We have seen how Jesus answered the Pharisees’ accusation; let us now look briefly at his answer to his disciples’ question in 15.12, quoted above: “Every plant not planted by my heavenly Father will be rooted out. Leave them be – they are blind guides of the blind”. This clearly echoes the parable of the wheat and the weeds, which we have already visited twice. ‘Seed’ and ‘sower’ are replaced by ‘plant’ and ‘planting’, and it is the Father who is the sower/planter, not the Son, but even so the parallel is unmistakeable: the Pharisees are weeds sown by the Devil, false teachers and blind guides. The parallel is reinforced by two verbal echoes.

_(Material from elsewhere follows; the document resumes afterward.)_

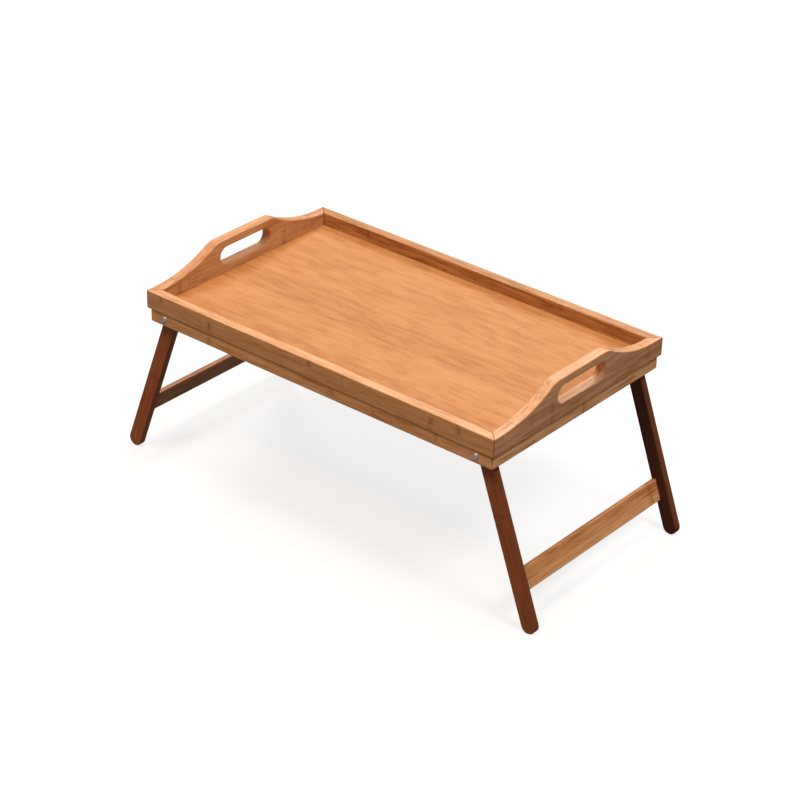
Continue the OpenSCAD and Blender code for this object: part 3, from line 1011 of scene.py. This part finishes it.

In the parable (13.29), the landowner is concerned that if his workers gather up the weeds early on, they may also “root out” (‘ekrizo’) the wheat, the word Jesus uses here to refer to the eventual fate of the Pharisees; these are its only two uses in Matthew, and it is only used twice elsewhere in the NT. “So”, the landowner says to his workers (v. 30), “leave them be” (‘aphete’), the very same word Jesus uses about the Pharisees here. The implication is that God’s judgement will come upon them in God’s time, and that the Pharisees who now find Jesus a stumbling-block will be among those ‘scandals’ whom God’s angels gather out of his kingdom and cast into the furnace. Those who teach legalism, it seems, are as much stumbling-blocks to true faith as those who teach licence.